The point is that virtual memory reduces the amount of real memory you need for each thread- each only takes what it really needs. Sure if memory is cheap, it may not matter so much. But even if it is cheap do you really want to give each process 1 gig of space on the off-chance that it might need it? I don't think so.
Virtual memory is when a process thinks it has 1 gigabyte of memory, but it actually only has, say 128 megabytes. It can read or write to any bit of it, and the OS does what is necessary to ensure that it never notices the difference; obviously upto the actual system limits.

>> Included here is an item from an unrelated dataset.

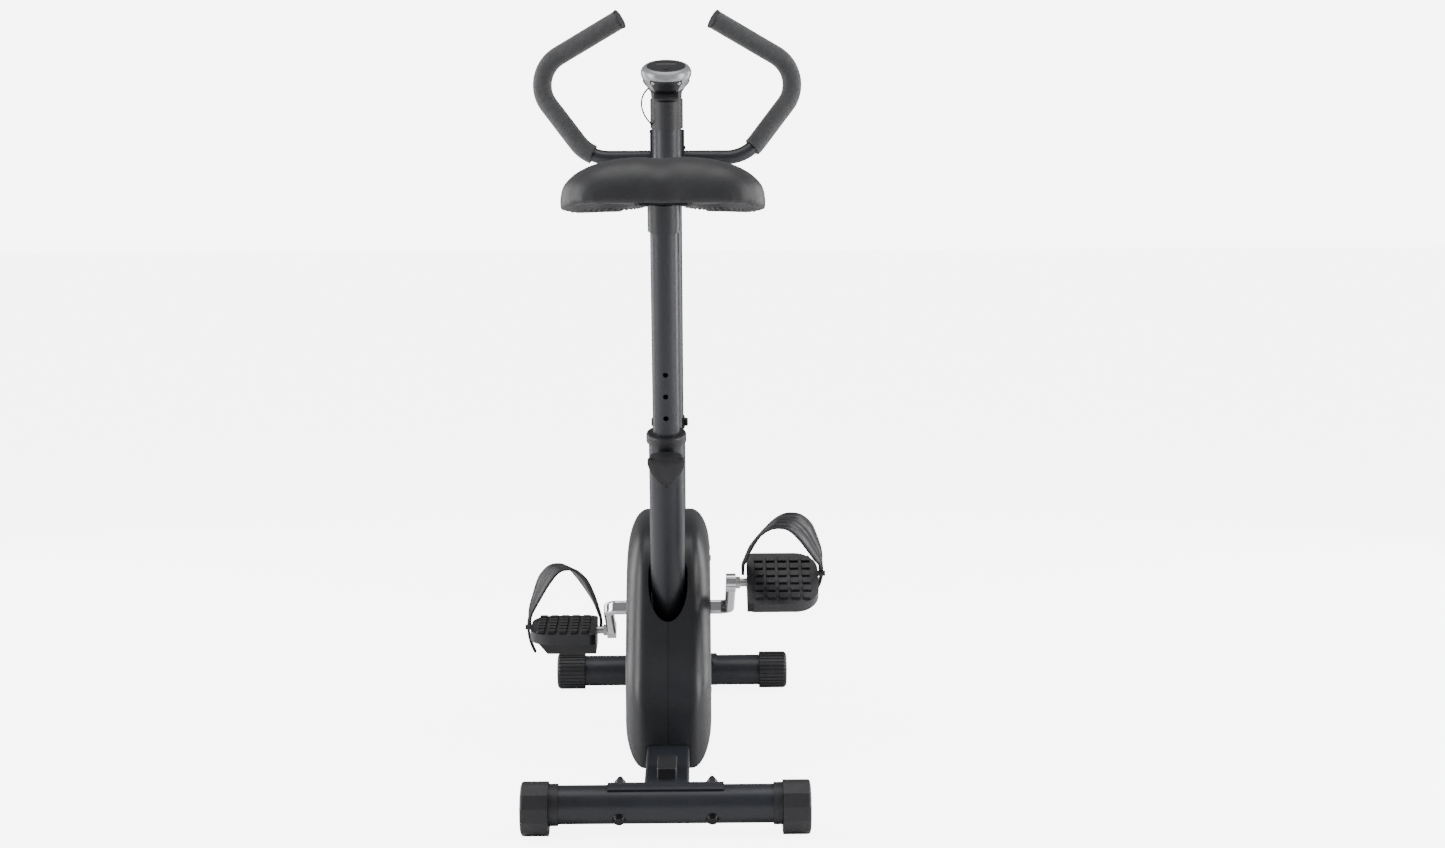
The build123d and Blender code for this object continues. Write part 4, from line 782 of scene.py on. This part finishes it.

Virtual memory and swap space go together very nicely, but one does not imply the other. You can use virtual memory to implement garbage collection for example; with no backing store at all.
I guess there are other ways to do similar things- for example, don't use virtual memory, use real memory and set up the MMU so that each thread can only see its own map. But there are issues with that, and it isn't necessarily faster.
-WolfWithoutAClause
"Gravity is only a theory, not a fact!"